In the stellar nursery near the star Rho Ophiuchi, located in the constellation Ophiuchus, researchers from the Niels Bohr Institute detected signatures of the simplest possible sugar in nature, glycolaldehyde. Glycolaledhyde is a stepping stone in several key chemical reactions, including the formose reaction, which begins with formaldehyde and ends with the production of sugars.
"It is one of the building blocks in the process that leads to the formation of RNA and the first step in the direction of biology," astrophysicist and Niels Bohr Institute professor Jes Jorgensen said in a statement on Wednesday.
Jorgensen and his colleagues reported their find in Astrophysical Journal Letters.
Scientists have found glycolaldehyde in two other sweet spots in space: the vast cloud of gas called Sagittarius B2, located near the center of the Milky Way; and another region 26,000 light years away from Earth with the highly memorable name of G31.41+0.31.
The star-forming cloud in the Rho Ophiuchi region is a rather frigid 10 degrees above absolute zero, which is the equivalent of roughly 460° Farenheit.

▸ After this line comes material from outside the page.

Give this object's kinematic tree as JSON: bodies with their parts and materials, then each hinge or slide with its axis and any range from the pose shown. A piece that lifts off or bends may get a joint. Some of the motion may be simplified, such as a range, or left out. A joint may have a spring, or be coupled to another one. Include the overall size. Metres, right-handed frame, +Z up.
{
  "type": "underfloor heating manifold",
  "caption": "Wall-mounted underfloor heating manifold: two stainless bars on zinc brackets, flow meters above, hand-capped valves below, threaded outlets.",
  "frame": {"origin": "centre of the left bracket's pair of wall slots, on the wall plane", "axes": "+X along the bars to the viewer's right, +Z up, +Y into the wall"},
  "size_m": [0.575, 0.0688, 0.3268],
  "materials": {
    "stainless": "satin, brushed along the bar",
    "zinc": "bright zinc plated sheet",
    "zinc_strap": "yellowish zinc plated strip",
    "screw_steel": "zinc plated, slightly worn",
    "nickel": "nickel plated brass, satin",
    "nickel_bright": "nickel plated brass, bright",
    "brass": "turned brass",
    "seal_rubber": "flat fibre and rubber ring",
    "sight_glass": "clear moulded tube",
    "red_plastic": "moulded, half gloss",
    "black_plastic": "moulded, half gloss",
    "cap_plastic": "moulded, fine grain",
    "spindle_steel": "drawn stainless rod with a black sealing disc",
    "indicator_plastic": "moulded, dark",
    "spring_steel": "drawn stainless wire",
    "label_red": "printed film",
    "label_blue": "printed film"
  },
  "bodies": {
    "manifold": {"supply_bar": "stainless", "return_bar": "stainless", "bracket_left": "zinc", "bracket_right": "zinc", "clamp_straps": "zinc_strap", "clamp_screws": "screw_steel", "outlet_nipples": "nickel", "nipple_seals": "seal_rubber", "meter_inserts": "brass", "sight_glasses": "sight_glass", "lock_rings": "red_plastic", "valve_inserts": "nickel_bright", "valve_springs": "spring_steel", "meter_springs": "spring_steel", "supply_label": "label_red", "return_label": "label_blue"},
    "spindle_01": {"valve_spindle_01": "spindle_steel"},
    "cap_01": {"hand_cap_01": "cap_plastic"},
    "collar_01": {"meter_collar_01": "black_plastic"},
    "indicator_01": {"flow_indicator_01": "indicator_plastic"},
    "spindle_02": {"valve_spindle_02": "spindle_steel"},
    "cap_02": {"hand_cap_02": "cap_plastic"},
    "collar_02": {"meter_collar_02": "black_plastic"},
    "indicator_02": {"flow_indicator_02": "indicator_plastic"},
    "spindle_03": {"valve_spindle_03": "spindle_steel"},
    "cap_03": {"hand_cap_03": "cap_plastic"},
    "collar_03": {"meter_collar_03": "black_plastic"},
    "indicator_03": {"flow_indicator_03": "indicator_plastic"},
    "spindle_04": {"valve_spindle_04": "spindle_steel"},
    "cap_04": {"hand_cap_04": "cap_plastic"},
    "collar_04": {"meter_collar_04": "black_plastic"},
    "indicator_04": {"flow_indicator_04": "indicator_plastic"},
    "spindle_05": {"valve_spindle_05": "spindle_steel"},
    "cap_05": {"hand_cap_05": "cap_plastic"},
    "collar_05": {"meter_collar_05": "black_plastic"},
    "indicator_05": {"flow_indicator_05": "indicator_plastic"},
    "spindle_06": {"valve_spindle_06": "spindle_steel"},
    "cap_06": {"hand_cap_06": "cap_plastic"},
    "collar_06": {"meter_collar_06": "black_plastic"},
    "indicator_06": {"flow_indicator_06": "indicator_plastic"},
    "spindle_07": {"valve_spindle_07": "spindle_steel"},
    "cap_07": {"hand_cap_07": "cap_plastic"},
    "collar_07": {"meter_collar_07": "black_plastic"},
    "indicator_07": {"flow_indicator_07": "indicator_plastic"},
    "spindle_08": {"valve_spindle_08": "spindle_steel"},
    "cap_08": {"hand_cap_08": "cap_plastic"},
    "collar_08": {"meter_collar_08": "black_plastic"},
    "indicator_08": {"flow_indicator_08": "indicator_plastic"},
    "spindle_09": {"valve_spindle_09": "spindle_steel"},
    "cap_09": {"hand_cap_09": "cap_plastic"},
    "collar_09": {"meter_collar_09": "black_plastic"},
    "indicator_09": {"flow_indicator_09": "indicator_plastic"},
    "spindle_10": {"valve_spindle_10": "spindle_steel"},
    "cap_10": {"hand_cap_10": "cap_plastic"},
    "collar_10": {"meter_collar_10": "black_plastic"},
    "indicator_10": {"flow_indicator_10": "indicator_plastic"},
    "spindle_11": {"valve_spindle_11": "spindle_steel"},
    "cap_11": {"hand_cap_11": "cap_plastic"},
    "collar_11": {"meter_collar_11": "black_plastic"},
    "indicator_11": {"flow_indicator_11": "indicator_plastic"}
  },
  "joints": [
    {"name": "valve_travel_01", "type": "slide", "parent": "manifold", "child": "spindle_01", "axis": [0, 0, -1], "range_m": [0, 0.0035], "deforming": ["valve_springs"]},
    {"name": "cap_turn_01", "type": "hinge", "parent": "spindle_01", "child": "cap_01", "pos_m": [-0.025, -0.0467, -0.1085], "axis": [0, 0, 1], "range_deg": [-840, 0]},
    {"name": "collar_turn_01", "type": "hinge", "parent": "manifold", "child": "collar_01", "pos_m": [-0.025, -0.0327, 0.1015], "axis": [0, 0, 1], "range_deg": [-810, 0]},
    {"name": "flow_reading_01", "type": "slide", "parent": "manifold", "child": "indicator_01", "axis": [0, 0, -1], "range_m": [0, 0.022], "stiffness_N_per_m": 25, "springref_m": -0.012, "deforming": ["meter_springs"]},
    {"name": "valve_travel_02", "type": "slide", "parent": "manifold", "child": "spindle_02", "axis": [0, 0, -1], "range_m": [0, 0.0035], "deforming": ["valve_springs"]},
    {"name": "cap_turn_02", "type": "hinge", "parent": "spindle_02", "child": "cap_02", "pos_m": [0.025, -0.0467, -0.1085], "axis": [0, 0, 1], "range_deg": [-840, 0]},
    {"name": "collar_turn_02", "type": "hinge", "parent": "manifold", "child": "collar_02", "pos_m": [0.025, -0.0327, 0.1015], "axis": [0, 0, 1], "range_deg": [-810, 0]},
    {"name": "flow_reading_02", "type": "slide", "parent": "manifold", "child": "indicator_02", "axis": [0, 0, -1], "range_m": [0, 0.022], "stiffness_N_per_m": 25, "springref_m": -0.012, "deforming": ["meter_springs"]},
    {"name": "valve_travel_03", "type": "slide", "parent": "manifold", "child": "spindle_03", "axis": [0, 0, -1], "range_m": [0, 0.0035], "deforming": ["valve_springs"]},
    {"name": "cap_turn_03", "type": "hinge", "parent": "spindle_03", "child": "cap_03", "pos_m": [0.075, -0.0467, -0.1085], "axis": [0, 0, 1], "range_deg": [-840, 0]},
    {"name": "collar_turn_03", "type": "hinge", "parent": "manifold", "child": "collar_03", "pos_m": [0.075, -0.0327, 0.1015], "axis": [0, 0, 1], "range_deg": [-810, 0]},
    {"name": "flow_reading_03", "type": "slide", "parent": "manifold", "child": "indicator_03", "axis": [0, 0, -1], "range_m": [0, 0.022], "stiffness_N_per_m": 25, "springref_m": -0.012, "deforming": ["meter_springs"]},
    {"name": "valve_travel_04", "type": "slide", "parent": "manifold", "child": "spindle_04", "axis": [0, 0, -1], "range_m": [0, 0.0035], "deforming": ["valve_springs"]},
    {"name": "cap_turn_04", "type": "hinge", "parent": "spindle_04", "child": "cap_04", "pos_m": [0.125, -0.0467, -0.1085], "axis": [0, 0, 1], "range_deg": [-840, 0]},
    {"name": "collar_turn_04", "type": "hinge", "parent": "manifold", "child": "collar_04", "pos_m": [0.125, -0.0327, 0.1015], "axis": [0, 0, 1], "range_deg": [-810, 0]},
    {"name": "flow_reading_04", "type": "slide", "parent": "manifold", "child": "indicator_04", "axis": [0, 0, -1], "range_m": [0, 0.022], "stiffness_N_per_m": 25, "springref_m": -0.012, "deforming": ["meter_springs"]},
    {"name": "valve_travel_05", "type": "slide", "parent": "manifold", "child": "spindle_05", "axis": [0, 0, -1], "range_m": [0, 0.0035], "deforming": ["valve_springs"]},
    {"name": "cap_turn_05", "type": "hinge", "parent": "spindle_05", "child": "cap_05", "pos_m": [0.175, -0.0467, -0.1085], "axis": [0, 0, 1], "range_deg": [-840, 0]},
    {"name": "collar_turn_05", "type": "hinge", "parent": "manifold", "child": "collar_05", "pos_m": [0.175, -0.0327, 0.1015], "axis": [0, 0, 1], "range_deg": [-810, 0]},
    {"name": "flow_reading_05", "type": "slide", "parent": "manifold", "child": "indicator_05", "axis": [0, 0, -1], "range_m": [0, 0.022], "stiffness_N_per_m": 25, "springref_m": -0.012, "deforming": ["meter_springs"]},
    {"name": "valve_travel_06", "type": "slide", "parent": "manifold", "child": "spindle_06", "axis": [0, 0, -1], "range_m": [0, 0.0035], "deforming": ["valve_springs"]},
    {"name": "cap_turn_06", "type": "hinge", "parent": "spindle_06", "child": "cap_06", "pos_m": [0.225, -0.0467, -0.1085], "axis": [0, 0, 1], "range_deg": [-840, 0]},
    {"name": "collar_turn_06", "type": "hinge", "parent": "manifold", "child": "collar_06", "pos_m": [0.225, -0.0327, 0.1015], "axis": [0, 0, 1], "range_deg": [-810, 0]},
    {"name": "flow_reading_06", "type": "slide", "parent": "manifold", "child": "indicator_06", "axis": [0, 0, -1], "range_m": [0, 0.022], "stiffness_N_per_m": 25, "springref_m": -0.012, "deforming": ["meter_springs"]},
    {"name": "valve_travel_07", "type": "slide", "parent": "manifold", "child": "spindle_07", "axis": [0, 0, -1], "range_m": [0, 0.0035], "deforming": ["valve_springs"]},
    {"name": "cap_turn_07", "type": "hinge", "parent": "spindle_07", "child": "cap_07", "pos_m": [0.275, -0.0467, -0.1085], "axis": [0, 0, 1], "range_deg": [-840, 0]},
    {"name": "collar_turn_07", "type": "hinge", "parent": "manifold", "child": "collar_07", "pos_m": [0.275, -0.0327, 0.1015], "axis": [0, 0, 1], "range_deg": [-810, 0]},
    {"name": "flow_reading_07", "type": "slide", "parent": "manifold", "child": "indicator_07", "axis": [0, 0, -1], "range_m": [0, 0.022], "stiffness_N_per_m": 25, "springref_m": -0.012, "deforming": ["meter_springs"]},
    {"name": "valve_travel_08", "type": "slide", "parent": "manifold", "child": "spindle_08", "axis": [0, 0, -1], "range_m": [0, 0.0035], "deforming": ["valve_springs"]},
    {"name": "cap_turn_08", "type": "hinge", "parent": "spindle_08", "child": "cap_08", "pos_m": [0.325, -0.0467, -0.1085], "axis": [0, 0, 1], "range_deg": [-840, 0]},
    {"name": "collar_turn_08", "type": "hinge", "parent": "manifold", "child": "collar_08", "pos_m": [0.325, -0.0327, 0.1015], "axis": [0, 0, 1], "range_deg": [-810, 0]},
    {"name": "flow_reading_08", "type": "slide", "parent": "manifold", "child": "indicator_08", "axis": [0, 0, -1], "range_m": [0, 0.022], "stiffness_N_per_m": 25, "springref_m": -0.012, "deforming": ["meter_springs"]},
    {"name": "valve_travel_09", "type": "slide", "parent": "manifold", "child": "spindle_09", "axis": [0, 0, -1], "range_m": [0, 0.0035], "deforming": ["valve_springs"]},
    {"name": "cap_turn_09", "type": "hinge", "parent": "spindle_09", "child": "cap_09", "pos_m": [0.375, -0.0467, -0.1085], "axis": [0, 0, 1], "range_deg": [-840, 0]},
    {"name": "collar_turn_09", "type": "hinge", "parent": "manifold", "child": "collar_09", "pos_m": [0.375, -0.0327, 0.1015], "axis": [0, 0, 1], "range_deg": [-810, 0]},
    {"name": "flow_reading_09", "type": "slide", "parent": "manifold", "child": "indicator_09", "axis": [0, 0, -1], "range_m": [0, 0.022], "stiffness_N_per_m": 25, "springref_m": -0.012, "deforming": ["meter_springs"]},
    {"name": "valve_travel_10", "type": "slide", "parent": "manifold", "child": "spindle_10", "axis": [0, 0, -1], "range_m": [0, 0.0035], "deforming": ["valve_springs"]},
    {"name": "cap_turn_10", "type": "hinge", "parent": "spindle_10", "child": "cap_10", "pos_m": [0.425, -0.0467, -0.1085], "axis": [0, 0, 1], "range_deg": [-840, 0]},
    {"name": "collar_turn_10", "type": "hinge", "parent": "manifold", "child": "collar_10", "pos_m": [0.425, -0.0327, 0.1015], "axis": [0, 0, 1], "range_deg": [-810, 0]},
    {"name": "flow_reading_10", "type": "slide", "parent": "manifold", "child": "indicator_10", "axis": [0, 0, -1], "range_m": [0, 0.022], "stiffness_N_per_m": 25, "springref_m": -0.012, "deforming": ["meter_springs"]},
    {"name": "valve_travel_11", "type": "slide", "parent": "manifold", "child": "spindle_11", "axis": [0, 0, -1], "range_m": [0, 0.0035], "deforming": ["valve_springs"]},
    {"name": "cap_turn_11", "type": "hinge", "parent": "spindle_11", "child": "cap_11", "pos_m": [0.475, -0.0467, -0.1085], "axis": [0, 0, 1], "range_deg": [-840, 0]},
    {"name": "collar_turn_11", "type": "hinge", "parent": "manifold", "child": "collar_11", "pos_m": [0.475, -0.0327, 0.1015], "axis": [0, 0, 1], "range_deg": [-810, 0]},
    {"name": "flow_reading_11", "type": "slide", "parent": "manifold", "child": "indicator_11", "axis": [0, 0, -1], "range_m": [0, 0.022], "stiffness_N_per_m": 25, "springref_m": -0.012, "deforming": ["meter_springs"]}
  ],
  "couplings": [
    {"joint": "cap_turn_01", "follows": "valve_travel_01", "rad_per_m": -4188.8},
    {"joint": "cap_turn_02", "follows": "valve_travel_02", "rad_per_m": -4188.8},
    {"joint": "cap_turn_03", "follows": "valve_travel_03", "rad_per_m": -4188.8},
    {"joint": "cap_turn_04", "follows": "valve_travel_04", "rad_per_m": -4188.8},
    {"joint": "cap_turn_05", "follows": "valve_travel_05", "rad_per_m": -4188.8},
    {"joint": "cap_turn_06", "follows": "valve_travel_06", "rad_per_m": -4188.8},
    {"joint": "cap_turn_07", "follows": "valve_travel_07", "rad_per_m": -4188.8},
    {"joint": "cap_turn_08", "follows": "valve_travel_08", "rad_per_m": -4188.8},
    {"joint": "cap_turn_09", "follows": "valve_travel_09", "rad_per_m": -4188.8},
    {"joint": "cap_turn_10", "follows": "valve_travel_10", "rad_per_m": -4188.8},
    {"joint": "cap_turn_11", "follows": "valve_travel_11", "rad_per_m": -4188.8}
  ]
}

Gases like carbon monoxide and methane are frozen, allowing them to interact in ways they normally wouldn't be able to interact. After a star is born, its heat warms the surrounding area of cloud and causes the dust to evaporate.

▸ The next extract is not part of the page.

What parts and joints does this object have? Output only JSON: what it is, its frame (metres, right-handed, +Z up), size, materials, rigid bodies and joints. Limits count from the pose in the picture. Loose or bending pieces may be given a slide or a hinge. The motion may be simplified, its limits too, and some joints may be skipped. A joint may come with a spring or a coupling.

Then, more than two quadrillion miles away and hundreds of years later, Jorgensen and his colleagues can read the radio waves emitted by the evaporated gas with the Atacama Large Millimeter Array telescopes, located in Chile.
The discovery could help scientists determine whether the essential ingredients of life like sugar are commonly made early on in the formation of planets and stars, and at what point they usually become integrated into newborn planets.
"The complex molecules in the cloud surrounding the newly formed star tell us that the building blocks of life may be among the first formed," Jorgensen says. "This could potentially tell us something about the possibility that life might arise elsewhere and whether precursors to biology are already present before the planets have been formed."